Los inventores son seres portentosos, que te cogen un trozo de madera y te construyen algo que necesites, o te crean la necesidad de usarlo en el futuro. Intervienen en la realidad, agrandándola y sofisticándola, y no deben de aburrirse nunca porque para ellos el mundo es un pozo sin fondo del que se puede sacar una botella, un corcho, un sacacorchos y así sucesivamente. Tal vez de niños todos seamos un poco inventores pero luego lo olvidamos, y en el fondo algunos novelistas lo que queremos es rescatar al inventor que llevamos dentro. Hablando de novelas, también echo de menos en el centro de Príncipe Pío una buena librería, ausencia llamativa en un espacio tan grande. Al principio hubo un Relay con sus mesas de novedades y sus vitrinas con libros de bolsillo, que duró un abrir y cerrar de ojos. Se traspasó y en su lugar se puso otro negocio, y los libros fueron desplazados fuera del recinto. Ahora están en la zona de paso que va de los andenes a las puertas de acceso al locus amoenus, junto con puestos de artesanía diversa y abalorios. Da la impresión de que los pobres han sido expulsados de esta ciudadela o del paraíso, ¿por qué? Nadie lo sabe. No hay nada en contra de ellos, no es nada personal, pero digamos que nadie siente interés porque estén dentro y que a nadie le duele que permanezcan fuera. Cosas de la vida. La vida es injusta. O mejor dicho, no es justa porque la vida es indiferente. El caso es que ahí están, sobre una gran mesa, larga y ancha, a su aire.
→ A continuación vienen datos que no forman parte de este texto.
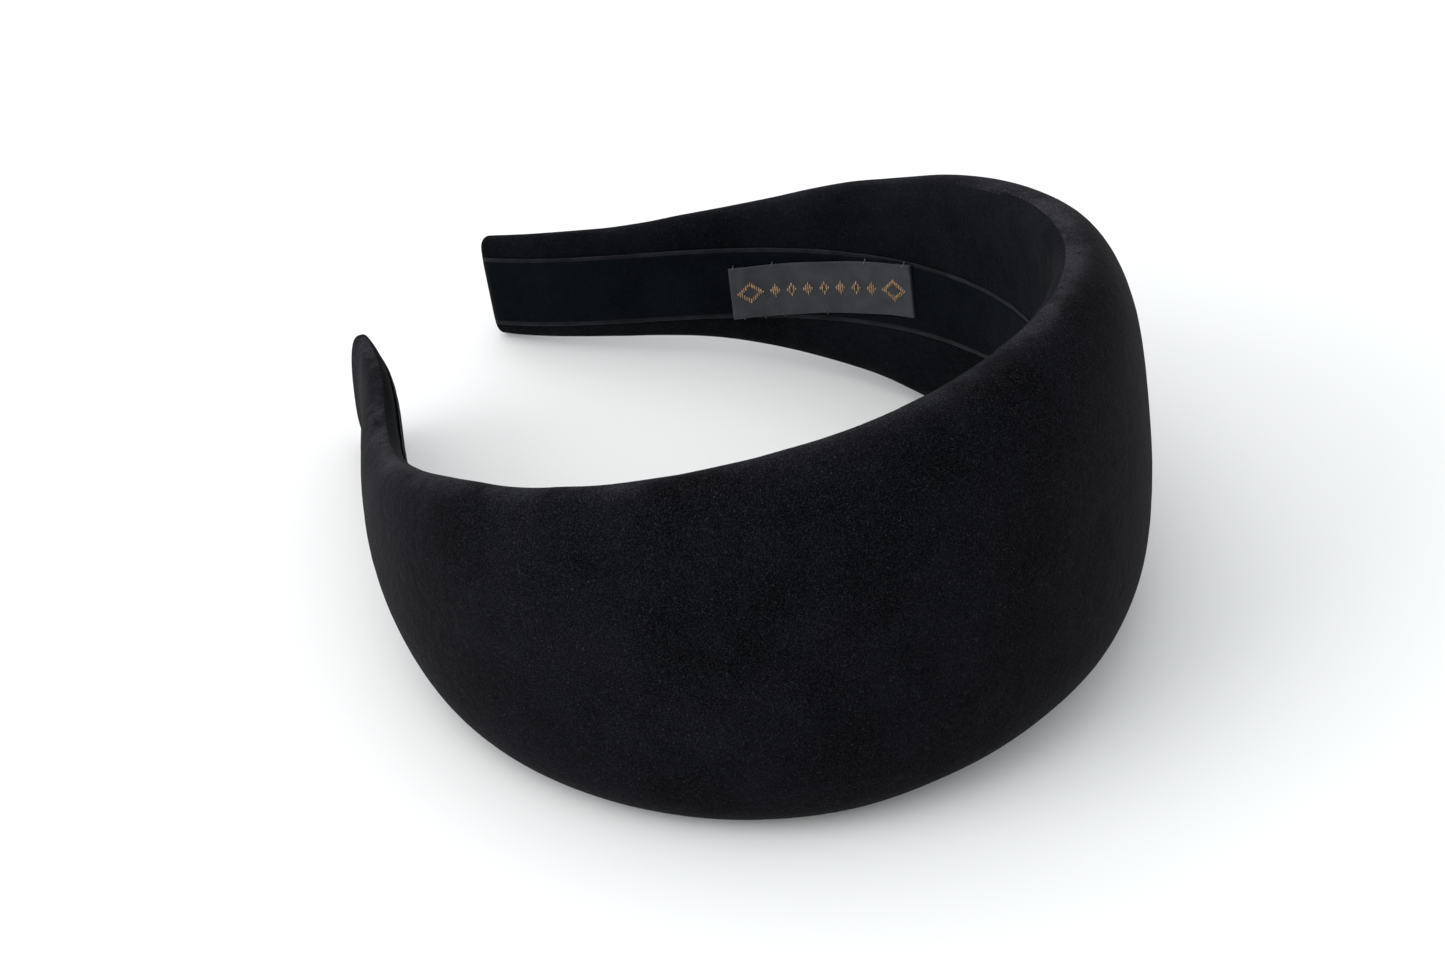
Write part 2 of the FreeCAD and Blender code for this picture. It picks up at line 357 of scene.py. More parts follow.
# --- how the cover lies over the sponge -----------------------------------------------------------
PIN_HEIGHT = 8.5 * MM              # the skin is glued down within this distance of the middle
SWELL_CAP = 1.3 * MM               # most that the simulation may move a point
SINK_CAP = 0.45 * MM               # most that the cover may sink towards the sponge
SIM_FRAMES = 20
PRESSURE = 8.0
GATHER = -0.08                     # spare cloth along the turned-in edges, as a negative shrink
GLUE_HOLD = 0.35                   # how firmly the glue over the core holds the turned-in velvet
CORE_HALF_SHARE = 0.74             # of the band's half width
PIN_FADE = 3.0 * MM                # over which the glue's hold fades out
TIP_HOLD = 6.0 * MM                # the skin is held fast this near a tip


def rim_depth(stations):
    """Depth of the turn between the inner and the outer face at each station."""
    return np.minimum(EDGE_DEPTH, RIM_SHARE * smooth(THICKNESS_KEYS, stations) * MM)


def inner_share(band):
    """1 on the turned-in inner face, 0 on the outer face, for each cover point."""
    rim = rim_depth(band[:, 0])
    return np.clip(1.4 * (1 - band[:, 2] / rim), 0, 1)


def cover_half(stations):
    """Half the band's width at each station."""
    halves = [smooth(WIDTH_KEYS[side], stations) * MM / 2 for side in (-1, 1)]
    return np.where(stations < 0, *halves)


def vertex_group(piece, name, weights):
    group = piece.vertex_groups.new(name=name)
    for index in np.nonzero(weights > 0.001)[0]:
        group.add([int(index)], float(weights[index]), "REPLACE")
    return group.name


def settle(piece, band):
    """Cloth simulation: the skin swells over the sponge and gathers at its glued edges."""
    before = points_of(piece)
    side = inner_share(band)
    height = np.abs(band[:, 1])
    strip = CORE_HALF_SHARE * cover_half(band[:, 0])
    lined = np.clip((PIN_HEIGHT + PIN_FADE - height) / PIN_FADE, 0, 1)
    glued = np.clip((strip + 1 * MM - height) / PIN_FADE, 0, 1)
    pinned = side * np.maximum(lined, GLUE_HOLD * glued)
    at_tip = (1 - np.abs(band[:, 0])) * ARM_LENGTH[1] < TIP_HOLD
    pinned = np.maximum(pinned, at_tip)
    modifier = piece.modifiers.new("Cloth", "CLOTH")
    cloth = modifier.settings
    cloth.quality = 6
    cloth.mass = 0.05
    cloth.tension_stiffness = cloth.compression_stiffness = 4
    cloth.shear_stiffness = 4
    cloth.bending_stiffness = 0.01
    cloth.air_damping = 2
    cloth.use_pressure = True
    cloth.uniform_pressure_force = PRESSURE
    cloth.effector_weights.gravity = 0
    cloth.vertex_group_mass = vertex_group(piece, "glued", pinned)
    cloth.vertex_group_shrink = vertex_group(piece, "gathered", side)
    cloth.shrink_min = 0.0
    cloth.shrink_max = GATHER
    modifier.collision_settings.use_collision = False
    modifier.point_cache.frame_end = SIM_FRAMES
    for step in range(1, SIM_FRAMES + 1):
        bpy.context.scene.frame_set(step)
    graph = bpy.context.evaluated_depsgraph_get()
    mesh = piece.evaluated_get(graph).to_mesh()
    after = np.empty(len(mesh.vertices) * 3)
    mesh.vertices.foreach_get("co", after)
    piece.evaluated_get(graph).to_mesh_clear()
    piece.modifiers.clear()
    piece.vertex_groups.clear()
    bpy.context.scene.frame_set(1)
    moved = after.reshape(-1, 3) - before
    length = np.linalg.norm(moved, axis=1, keepdims=True)
    moved *= SWELL_CAP * np.tanh(length / SWELL_CAP) / np.maximum(length, 1e-9)
    set_points(piece, before + moved)
    return moved


swell = settle(cover, cover_band)


# --- dimples, waviness and thickness of the cover -------------------------------------------------
DIMPLE_COUNT = 15                  # along each rim
DIMPLE_DEPTH = (0.25 * MM, 0.7 * MM)
DIMPLE_LENGTH = (2.5 * MM, 6.0 * MM)
WAVE_HEIGHT = 0.45 * MM            # slow unevenness of the hand-covered sponge
CREASE_HEIGHT = 0.22 * MM          # gathers in the turned-in velvet


def dimples(band):
    """Depth of the small hollows along both rims."""
    total = np.zeros(len(band))
    length = arc(band[:, 0])
    rim = rim_depth(band[:, 0])
    for side in (-1, 1):
        for k in range(DIMPLE_COUNT):
            share = (k + 0.5 + random.uniform(-0.4, 0.4)) / DIMPLE_COUNT
            centre = (2 * share - 1) * 0.86 * ARM_LENGTH[1]
            depth = random.uniform(*DIMPLE_DEPTH)
            reach = random.uniform(*DIMPLE_LENGTH)
            along = (length - centre) / reach
            across = (band[:, 2] - rim * random.uniform(0.8, 1.9)) / (0.5 * reach)
            total += depth * np.exp(-along ** 2 - across ** 2) * (band[:, 1] * side > 0)
    return total


def waviness(band):
    """Smooth noise over the cover: broad on the sponge, in creases on the turned-in velvet."""
    inner = inner_share(band)
    lengths = arc(band[:, 0])
    result = np.empty(len(band))
    for index, (length, point) in enumerate(zip(lengths, band)):
        height, depth = point[1], point[2]
        broad = noise.noise(Vector((length * 28, height * 34, depth * 60)))
        middle = noise.noise(Vector((length * 75 + 9, height * 80, depth * 120)))
        crease = noise.noise(Vector((length * 330, height * 45 + 5, 2.0)))
        bend = np.clip(1.15 - abs(point[0]), 0.2, 1.0)
        result[index] = ((1 - inner[index]) * WAVE_HEIGHT * (0.7 * broad + 0.3 * middle)
                         + inner[index] * CREASE_HEIGHT * bend * crease)
    return result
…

Los hay de todas clases. Algunos son supervivientes de otras temporadas, de colecciones de aquí y allá, y uno tiene la oportunidad de rescatar algo interesante de vez en cuando. Otros parecen hechos justo para este sitio, y los hay que ni siquiera están firmados por ningún autor. Los voluminosos diccionarios de sueños son los que más abundan. Y si abundan es porque se venden, y si se venden es porque a la gente le interesan sus sueños. El inconsciente, menudo invento.